Ehrenberg’s formative work is associated with the Fluxus movement, which began in the 1960s and aimed to dissolve any boundaries between art and life, often by asking viewers to perform various actions using quotidian objects. Though not among the movement’s best-known adherents in the U.S., Ehrenberg was one of the most important exponents of its principles in Europe.
Having emigrated from Mexico to England in 1968, Ehrenberg helped introduce the British scene to some of the anti-art tactics that many were using around the world. With his wife, Martha Hellion, and the artist David Mayor, Ehrenberg cofounded the Beau Geste Press, which was recently the subject of a survey exhibition at the CAPC Musée d’Art Contemporain de Bordeaux in France. The press regularly published dryly funny books and journals created by artists, including the in-house magazine Schmuck, which featured contributions from Robert Filliou and Takehisa Kosugi. “Our Press is not a business, it’s a way of life,” Beau Geste’s slogan read.

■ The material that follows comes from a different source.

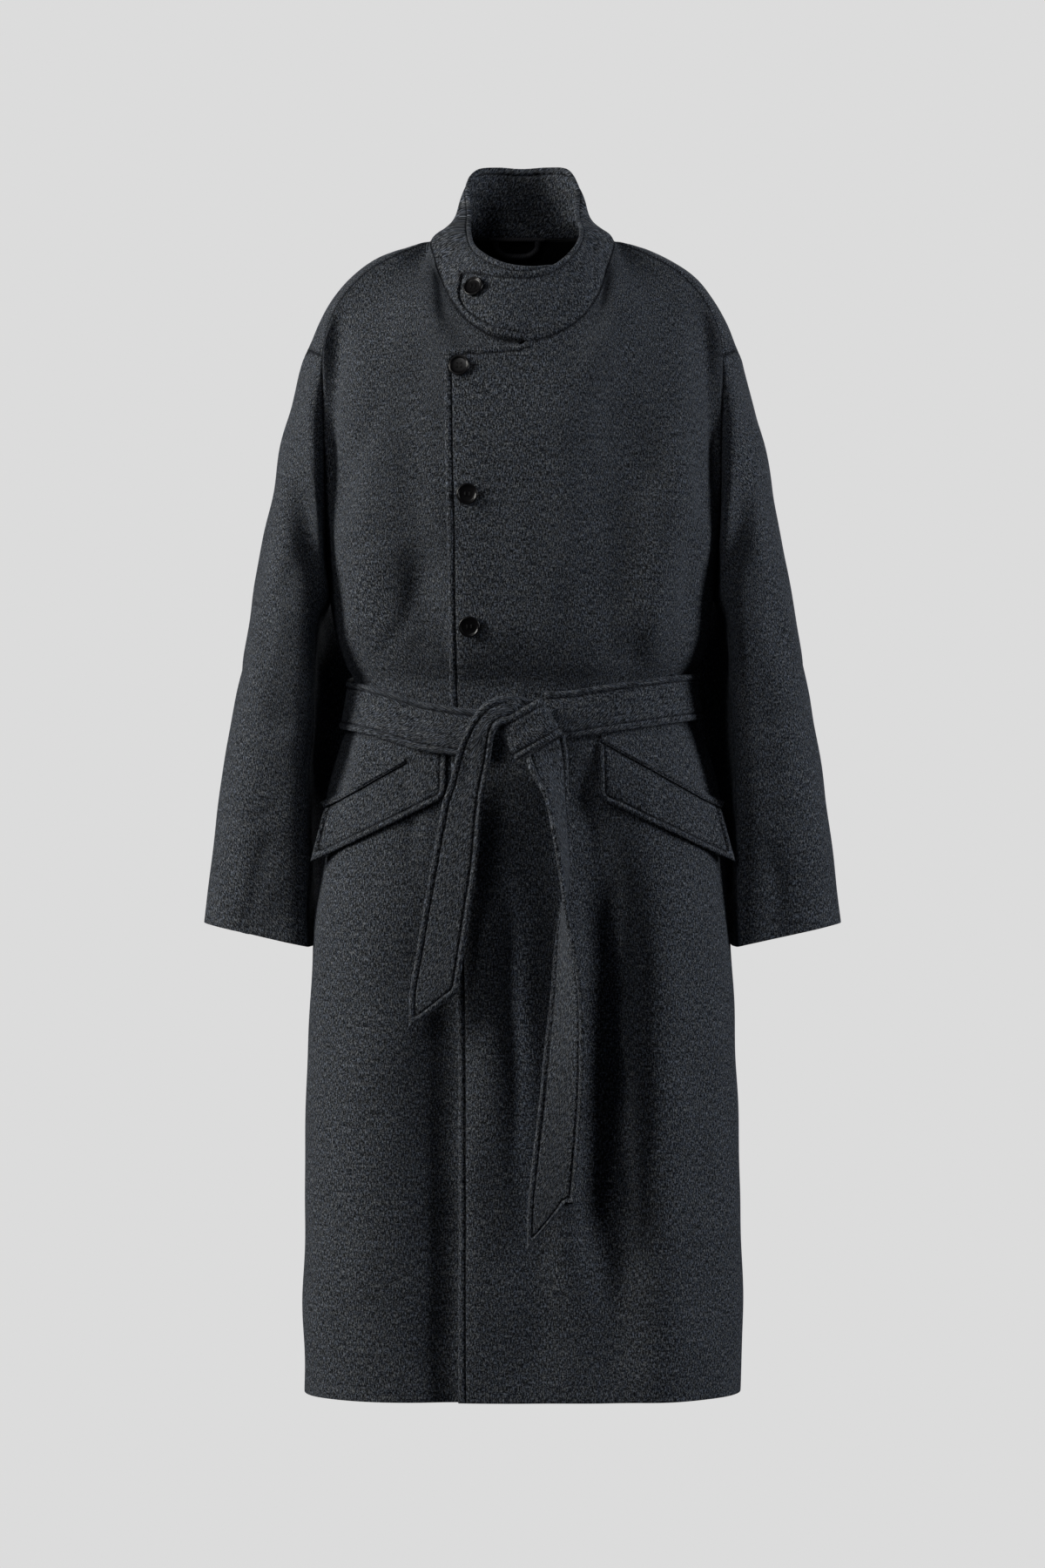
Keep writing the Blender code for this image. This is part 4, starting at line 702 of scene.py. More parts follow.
def front_grid():
    """The wearer's left front: rows from the hem up, columns from its free edge to the side."""
    past = NECK_COLUMNS + SHOULDER_COLUMNS
    rows = []
    for z in lower_heights():
        share = edge_share(z)
        lap = section_point(LAP_COLUMNS * share, z)
        rest = share_out(section_arc(LAP_EDGE * share, z), even(past))
        rows.append(np.concatenate([lap, rest[1:]]))
    guides = rows[-2:]
    for table in (CHEST, BUST, YOKE):
        share = edge_share(table[0][2])
        lap, rest = guide_columns(table, LAP_EDGE * share, past, LAP_COLUMNS * share)
        guides.append(np.concatenate([lap, rest[1:]]))
    share = edge_share(FREE_TOP[1])
    lap_x = LAP_COLUMNS * share
    neck = rounded(NECKLINE[:NECK_SIDE + 1], LONG_LINE_POINTS)
    top = np.stack([lap_x, *(np.interp(lap_x, neck[:, 0], neck[:, axis]) for axis in (1, 2))], axis=-1)
    free = np.flatnonzero(lap_x <= 0)
    top[free, 1] = FREE_TOP_FRONT + FREE_TOP_ROUND * lap_x[free] ** 2
    top[free, 2] = np.interp(-lap_x[free], [-NOTCH, LAP_EDGE], FREE_TOP)
    guides[-1][free, 1] = FREE_YOKE_FRONT + FREE_YOKE_ROUND * lap_x[free] ** 2
    guides[-1][free, 2] = YOKE[0][2]
    collar_part = neckline_part(lap_x[-1], NECK_SIDE, NECK_COLUMNS)
    seam = spaced(SHOULDER_SEAM, SHOULDER_COLUMNS)
    guides.append(np.concatenate([top, collar_part[1:], seam[1:]]))
    return np.concatenate([np.array(rows), rows_through(guides, UPPER_ROWS)])


def back_grid():
    """The back: rows from the hem up, columns from the wearer's right side to the left."""
    half_neck = BACK_NECK_COLUMNS // 2
    count = half_neck + SHOULDER_COLUMNS
    rows = [share_out(section_arc(1e-6, z, behind=True), even(count)) for z in lower_heights()]
    tables = (BACK_LOW, BACK_MID, BACK_HIGH, BACK_TOP, RIDGE)
    guides = rows[-2:] + [spaced(table, count) for table in tables]
    for guide, neck_x in zip(guides[-3:], NECK_COLUMN_X):
        dense = rounded(guide)
        cut = int(np.argmax(dense[:, 0] >= neck_x))
        guide[:half_neck + 1] = share_out(dense[:cut + 1], even(half_neck))
        guide[half_neck:] = share_out(dense[cut:], even(SHOULDER_COLUMNS))
    neck = spaced(NECKLINE[NECK_SIDE:][::-1], half_neck)
    seam = spaced(SHOULDER_SEAM, SHOULDER_COLUMNS)
    guides.append(np.concatenate([neck, seam[1:]]))
    half = np.concatenate([np.array(rows), rows_through(guides, UPPER_ROWS)])
    return np.concatenate([mirrored(half[:, ::-1]), half[:, 1:]], axis=1)


def lap_height(points):
    """How far the upper front lies out at each of its points."""
    edge = LAP_EDGE * np.array([edge_share(z) for z in points[..., 2].ravel()]).reshape(points.shape[:-1])
    past = points[..., 0] - edge
    beside_neck = smoothstep((-points[..., 1] - LAP_START[0]) / LAP_START[1])
    return LAP * beside_neck * (1 - smoothstep((past - LAP_FADE[0]) / (LAP_FADE[1] - LAP_FADE[0])))


# ---- sheets of cloth ----
def spread(line, low, high, count):
    """Points along a line at set distances from each end, and evenly in between."""
    along = lengths(line)
    total = along[-1]
    middle = np.linspace(low[-1], total - high[-1], count + 1)[1:-1]
    at = np.concatenate([low, middle, total - np.array(high)[::-1]])
    return curve(along, line, np.clip(at, 0, total))


class Sheet:
    """The outer face of a piece of cloth, with each point's distance to its four edges."""

    def __init__(self, grid, across=(PLAIN, PLAIN), up=(PLAIN, PLAIN), step=STEPS["body"], inside_out=False):
        width, height = lengths(grid, 1)[:, -1].max(), lengths(grid)[-1].max()
        counts = (max(2, int(width / step[0])), max(2, int(height / step[1])))
        rows = np.array([spread(row, *across, counts[0]) for row in grid])
        self.grid = np.stack([spread(rows[:, k], *up, counts[1]) for k in range(rows.shape[1])], axis=1)
        self.start, self.low = lengths(self.grid, 1), lengths(self.grid)
        self.end, self.high = self.start[:, -1:] - self.start, self.low[-1:] - self.low
        self.side = -1.0 if inside_out else 1.0
        self.turn_out()
        self.corner = np.full(self.grid.shape[:2], np.inf)
        self.front_from = 0.0  # share of its width past which it is what lies in front
        corners = np.cross(self.grid[1:, 1:] - self.grid[:-1, :-1], self.grid[1:, :-1] - self.grid[:-1, 1:])
        self.area = np.linalg.norm(corners, axis=2).sum() / 2

    def turn_out(self):
        """Works out the directions of the outer face."""
        self.normals = normals_of(self.grid) * self.side

    def turn_to(self, direction):
        """Makes the face that lies in a direction the outer one."""
        if (self.normals * direction).sum(-1).mean() < 0:
            self.side, self.normals = -self.side, -self.normals

    def push(self, amount):
        """Moves the cloth out along its own directions."""
        self.grid = self.grid + self.normals * amount[..., None]
        self.turn_out()

    def nearest(self, *edges):
        """Distance to the nearest of some edges, rounded where two of them meet."""
        far = np.stack([np.minimum(edge, FAR) for edge in edges])
        return np.minimum(-CORNER_ROUND * np.log(np.exp(-far / CORNER_ROUND).sum(axis=0)), self.corner)

    def round_off(self, across, up, radius):
        """Rounds the corner between two edges."""
        a, b = np.clip(radius - across, 0, None), np.clip(radius - up, 0, None)
        inside = (a > 0) & (b > 0)
        new_a, new_b = a * np.sqrt(1 - b * b / (2 * radius**2)), b * np.sqrt(1 - a * a / (2 * radius**2))
        away_a, away_b = unit(gradient_of(self.grid, across)), unit(gradient_of(self.grid, up))
        move = away_a * (a - new_a)[..., None] + away_b * (b - new_b)[..., None]
        self.grid = self.grid + np.where(inside[..., None], move, 0)
        self.corner = np.where(inside, np.maximum(radius - np.hypot(new_a, new_b), 0), np.inf)
        self.turn_out()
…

When he returned to Mexico in 1974, Ehrenberg participated in the country’s los grupos movement. Combining activism and anti-art, Ehrenberg and the other los grupos artists created sociopolitical work that could address oppressive political regimes. This often meant resorting to making posters and holding actions in the streets, all in the name of art-making.
Ehrenberg was born in Tlacopac, Mexico, in 1943. Early in his career, he was mentored by the muralist José Chavéz Morado and the sculptor Mathias Goeritz. Having done editing stints early in his life, he would remain invested in the written word and even identified himself as a “neologist” (as opposed to an artist). He received a Guggenheim Fellowship in 1975 and a museum retrospective at Mexico City’s Museo de Arte Moderno Mexico in 2008.
During the later part of his career, Ehrenberg further pursued the activist side of his practice by hosting symposiums and staging actions that reflected on the division between art and politics. For Ehrenberg, there could be no separation between the two, and his goal became to unite his viewers under that line of thinking. “Art is about linking people up,” he said in 2014, “no two ways about it.”